Exercise goal -
Restate the records in their entirety, word for word.

Data excerpts -
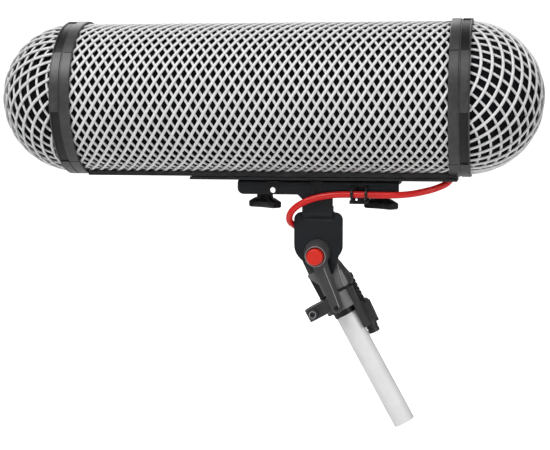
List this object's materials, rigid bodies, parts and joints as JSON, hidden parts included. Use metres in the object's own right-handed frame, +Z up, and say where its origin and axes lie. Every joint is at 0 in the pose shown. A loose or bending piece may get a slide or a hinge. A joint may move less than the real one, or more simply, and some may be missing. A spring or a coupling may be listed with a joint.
{
  "type": "basket windshield for a shotgun microphone",
  "caption": "Rigid net basket windshield with domed end caps, on a tilting steel bracket and a lever-locked pole clamp, with a red lead to its output connector.",
  "frame": {"origin": "on the pole's axis at the lower face of the clamp collar", "axes": "+X along the basket to its rear end, where the lead comes out; +Z up, with the basket level; the front of the bracket faces -Y"},
  "size_m": [0.3635, 0.103, 0.2709],
  "materials": {
    "net_white": "satin moulded plastic net",
    "liner_black": "fine black knitted liner",
    "ring_grey": "satin moulded dark grey",
    "rail_black": "satin black",
    "coated_steel": "fine textured black powder coat",
    "cast_grey": "glass-filled moulded dark grey",
    "moulded_black": "moulded black",
    "boot_rubber": "black rubber",
    "connector_metal": "satin dark grey",
    "dark_steel": "blackened steel",
    "spring_steel": "bright spring wire",
    "button_red": "semi-gloss red",
    "lead_red": "smooth red cable jacket",
    "lyre_elastomer": "black elastomer",
    "pole_tube": "pale satin tube"
  },
  "bodies": {
    "pole_clamp": {"swivel_body": "cast_grey", "clamp_collar": "cast_grey", "pinch_bolt": "dark_steel", "pinch_nut": "dark_steel", "pivot_bolt": "dark_steel", "connector_clip": "cast_grey", "output_connector": "connector_metal", "connector_boot": "boot_rubber", "pole_tip_section": "pole_tube", "lead_lower": "lead_red"},
    "tension_lever": {"tension_lever": "cast_grey", "button_spring": "spring_steel"},
    "lever_button": {"lever_button": "button_red"},
    "tilt_head": {"stem_bracket": "coated_steel", "front_cheek": "coated_steel", "rear_cheek": "coated_steel", "front_friction_disc": "moulded_black", "rear_friction_disc": "moulded_black", "front_cable_tie": "moulded_black", "rear_cable_tie": "moulded_black", "lead_upper": "lead_red", "front_clamp_nut": "dark_steel", "rear_clamp_nut": "dark_steel"},
    "front_thumb_knob": {"front_thumb_knob": "moulded_black"},
    "rear_thumb_knob": {"rear_thumb_knob": "moulded_black"},
    "basket": {"basket_tube": "net_white", "tube_liner": "liner_black", "keel_rail": "rail_black", "keel_channel": "rail_black", "lead_grommet": "boot_rubber", "suspension_bar": "rail_black", "front_bar_post": "rail_black", "rear_bar_post": "rail_black", "front_post_screw": "dark_steel", "rear_post_screw": "dark_steel", "front_tube_ring": "ring_grey", "rear_tube_ring": "ring_grey"},
    "front_lock_ring": {"front_lock_ring": "ring_grey"},
    "rear_lock_ring": {"rear_lock_ring": "ring_grey"},
    "front_cap": {"front_cap_net": "net_white", "front_cap_liner": "liner_black", "front_cap_rim": "ring_grey"},
    "rear_cap": {"rear_cap_net": "net_white", "rear_cap_liner": "liner_black", "rear_cap_rim": "ring_grey"},
    "front_lyre": {"front_lyre": "lyre_elastomer", "front_lyre_base": "moulded_black"},
    "rear_lyre": {"rear_lyre": "lyre_elastomer", "rear_lyre_base": "moulded_black"}
  },
  "joints": [
    {"name": "head_tilt", "type": "hinge", "parent": "pole_clamp", "child": "tilt_head", "pos_m": [-0.01664, 0, 0.0365], "axis": [0, 1, 0], "range_deg": [-75, 30], "deforming": ["lead_lower"]},
    {"name": "lever_turn", "type": "hinge", "parent": "pole_clamp", "child": "tension_lever", "pos_m": [-0.01664, 0, 0.0365], "axis": [0, 1, 0], "range_deg": [-35, 90]},
    {"name": "button_press", "type": "slide", "parent": "tension_lever", "child": "lever_button", "axis": [0, 1, 0], "range_m": [0, 0.0018], "stiffness_N_per_m": 600, "deforming": ["button_spring"]},
    {"name": "front_knob_turn", "type": "hinge", "parent": "tilt_head", "child": "front_thumb_knob", "pos_m": [-0.05324, 0, 0.0745], "axis": [0, 0, 1], "continuous": true},
    {"name": "rear_knob_turn", "type": "hinge", "parent": "tilt_head", "child": "rear_thumb_knob", "pos_m": [0.02476, 0, 0.0745], "axis": [0, 0, 1], "continuous": true},
    {"name": "rail_slide", "type": "slide", "parent": "tilt_head", "child": "basket", "axis": [1, 0, 0], "range_m": [-0.02, 0.01], "deforming": ["lead_upper"]},
    {"name": "front_ring_turn", "type": "hinge", "parent": "basket", "child": "front_lock_ring", "pos_m": [-0.18299, 0, 0.1405], "axis": [1, 0, 0], "range_deg": [0, 20]},
    {"name": "rear_ring_turn", "type": "hinge", "parent": "basket", "child": "rear_lock_ring", "pos_m": [0.08051, 0, 0.1405], "axis": [1, 0, 0], "range_deg": [-20, 0]},
    {"name": "front_cap_off", "type": "slide", "parent": "basket", "child": "front_cap", "axis": [-1, 0, 0], "range_m": [0, 0.06]},
    {"name": "rear_cap_off", "type": "slide", "parent": "basket", "child": "rear_cap", "axis": [1, 0, 0], "range_m": [0, 0.06]},
    {"name": "front_lyre_slide", "type": "slide", "parent": "basket", "child": "front_lyre", "axis": [1, 0, 0], "range_m": [-0.02, 0.025]},
    {"name": "rear_lyre_slide", "type": "slide", "parent": "basket", "child": "rear_lyre", "axis": [1, 0, 0], "range_m": [-0.025, 0.02]}
  ]
}
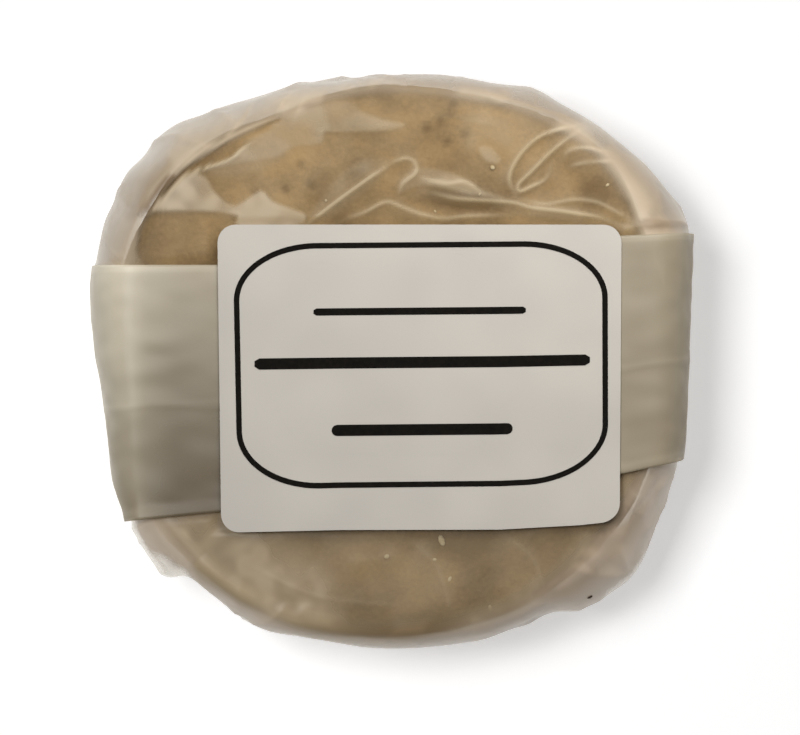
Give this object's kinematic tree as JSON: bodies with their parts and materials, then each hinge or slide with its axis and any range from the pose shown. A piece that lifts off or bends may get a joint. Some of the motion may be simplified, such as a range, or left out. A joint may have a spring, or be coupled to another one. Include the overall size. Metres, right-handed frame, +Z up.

Output -
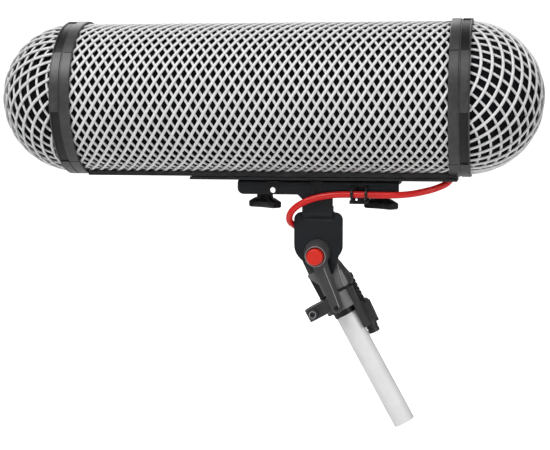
List this object's materials, rigid bodies, parts and joints as JSON, hidden parts included. Use metres in the object's own right-handed frame, +Z up, and say where its origin and axes lie. Every joint is at 0 in the pose shown. A loose or bending piece may get a slide or a hinge. A joint may move less than the real one, or more simply, and some may be missing. A spring or a coupling may be listed with a joint.
{
  "type": "basket windshield for a shotgun microphone",
  "caption": "Rigid net basket windshield with domed end caps, on a tilting steel bracket and a lever-locked pole clamp, with a red lead to its output connector.",
  "frame": {"origin": "on the pole's axis at the lower face of the clamp collar", "axes": "+X along the basket to its rear end, where the lead comes out; +Z up, with the basket level; the front of the bracket faces -Y"},
  "size_m": [0.3635, 0.103, 0.2709],
  "materials": {
    "net_white": "satin moulded plastic net",
    "liner_black": "fine black knitted liner",
    "ring_grey": "satin moulded dark grey",
    "rail_black": "satin black",
    "coated_steel": "fine textured black powder coat",
    "cast_grey": "glass-filled moulded dark grey",
    "moulded_black": "moulded black",
    "boot_rubber": "black rubber",
    "connector_metal": "satin dark grey",
    "dark_steel": "blackened steel",
    "spring_steel": "bright spring wire",
    "button_red": "semi-gloss red",
    "lead_red": "smooth red cable jacket",
    "lyre_elastomer": "black elastomer",
    "pole_tube": "pale satin tube"
  },
  "bodies": {
    "pole_clamp": {"swivel_body": "cast_grey", "clamp_collar": "cast_grey", "pinch_bolt": "dark_steel", "pinch_nut": "dark_steel", "pivot_bolt": "dark_steel", "connector_clip": "cast_grey", "output_connector": "connector_metal", "connector_boot": "boot_rubber", "pole_tip_section": "pole_tube", "lead_lower": "lead_red"},
    "tension_lever": {"tension_lever": "cast_grey", "button_spring": "spring_steel"},
    "lever_button": {"lever_button": "button_red"},
    "tilt_head": {"stem_bracket": "coated_steel", "front_cheek": "coated_steel", "rear_cheek": "coated_steel", "front_friction_disc": "moulded_black", "rear_friction_disc": "moulded_black", "front_cable_tie": "moulded_black", "rear_cable_tie": "moulded_black", "lead_upper": "lead_red", "front_clamp_nut": "dark_steel", "rear_clamp_nut": "dark_steel"},
    "front_thumb_knob": {"front_thumb_knob": "moulded_black"},
    "rear_thumb_knob": {"rear_thumb_knob": "moulded_black"},
    "basket": {"basket_tube": "net_white", "tube_liner": "liner_black", "keel_rail": "rail_black", "keel_channel": "rail_black", "lead_grommet": "boot_rubber", "suspension_bar": "rail_black", "front_bar_post": "rail_black", "rear_bar_post": "rail_black", "front_post_screw": "dark_steel", "rear_post_screw": "dark_steel", "front_tube_ring": "ring_grey", "rear_tube_ring": "ring_grey"},
    "front_lock_ring": {"front_lock_ring": "ring_grey"},
    "rear_lock_ring": {"rear_lock_ring": "ring_grey"},
    "front_cap": {"front_cap_net": "net_white", "front_cap_liner": "liner_black", "front_cap_rim": "ring_grey"},
    "rear_cap": {"rear_cap_net": "net_white", "rear_cap_liner": "liner_black", "rear_cap_rim": "ring_grey"},
    "front_lyre": {"front_lyre": "lyre_elastomer", "front_lyre_base": "moulded_black"},
    "rear_lyre": {"rear_lyre": "lyre_elastomer", "rear_lyre_base": "moulded_black"}
  },
  "joints": [
    {"name": "head_tilt", "type": "hinge", "parent": "pole_clamp", "child": "tilt_head", "pos_m": [-0.01664, 0, 0.0365], "axis": [0, 1, 0], "range_deg": [-75, 30], "deforming": ["lead_lower"]},
    {"name": "lever_turn", "type": "hinge", "parent": "pole_clamp", "child": "tension_lever", "pos_m": [-0.01664, 0, 0.0365], "axis": [0, 1, 0], "range_deg": [-35, 90]},
    {"name": "button_press", "type": "slide", "parent": "tension_lever", "child": "lever_button", "axis": [0, 1, 0], "range_m": [0, 0.0018], "stiffness_N_per_m": 600, "deforming": ["button_spring"]},
    {"name": "front_knob_turn", "type": "hinge", "parent": "tilt_head", "child": "front_thumb_knob", "pos_m": [-0.05324, 0, 0.0745], "axis": [0, 0, 1], "continuous": true},
    {"name": "rear_knob_turn", "type": "hinge", "parent": "tilt_head", "child": "rear_thumb_knob", "pos_m": [0.02476, 0, 0.0745], "axis": [0, 0, 1], "continuous": true},
    {"name": "rail_slide", "type": "slide", "parent": "tilt_head", "child": "basket", "axis": [1, 0, 0], "range_m": [-0.02, 0.01], "deforming": ["lead_upper"]},
    {"name": "front_ring_turn", "type": "hinge", "parent": "basket", "child": "front_lock_ring", "pos_m": [-0.18299, 0, 0.1405], "axis": [1, 0, 0], "range_deg": [0, 20]},
    {"name": "rear_ring_turn", "type": "hinge", "parent": "basket", "child": "rear_lock_ring", "pos_m": [0.08051, 0, 0.1405], "axis": [1, 0, 0], "range_deg": [-20, 0]},
    {"name": "front_cap_off", "type": "slide", "parent": "basket", "child": "front_cap", "axis": [-1, 0, 0], "range_m": [0, 0.06]},
    {"name": "rear_cap_off", "type": "slide", "parent": "basket", "child": "rear_cap", "axis": [1, 0, 0], "range_m": [0, 0.06]},
    {"name": "front_lyre_slide", "type": "slide", "parent": "basket", "child": "front_lyre", "axis": [1, 0, 0], "range_m": [-0.02, 0.025]},
    {"name": "rear_lyre_slide", "type": "slide", "parent": "basket", "child": "rear_lyre", "axis": [1, 0, 0], "range_m": [-0.025, 0.02]}
  ]
}
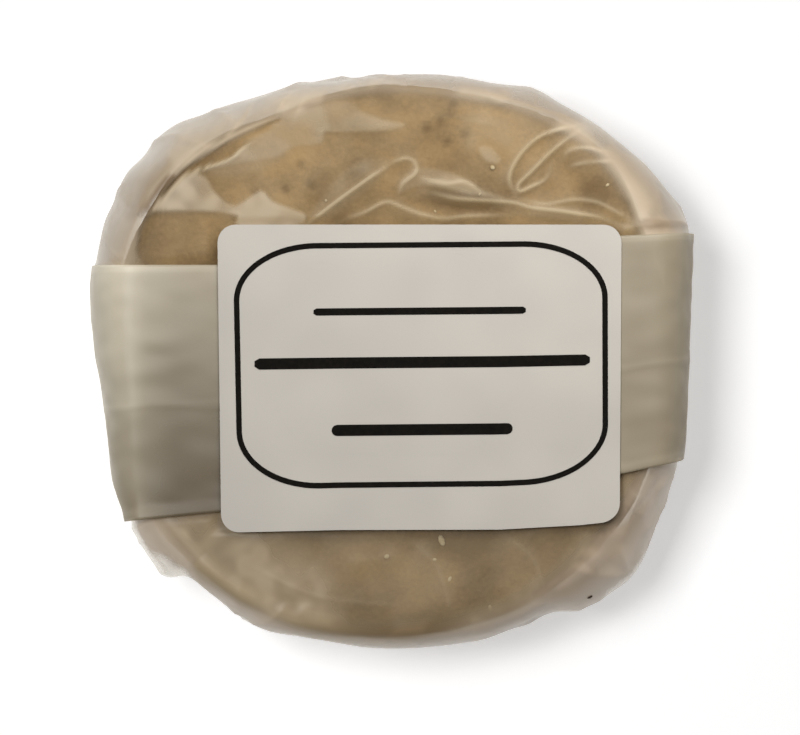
Give this object's kinematic tree as JSON: bodies with their parts and materials, then each hinge or slide with its axis and any range from the pose shown. A piece that lifts off or bends may get a joint. Some of the motion may be simplified, such as a range, or left out. A joint may have a spring, or be coupled to another one. Include the overall size. Metres, right-handed frame, +Z up.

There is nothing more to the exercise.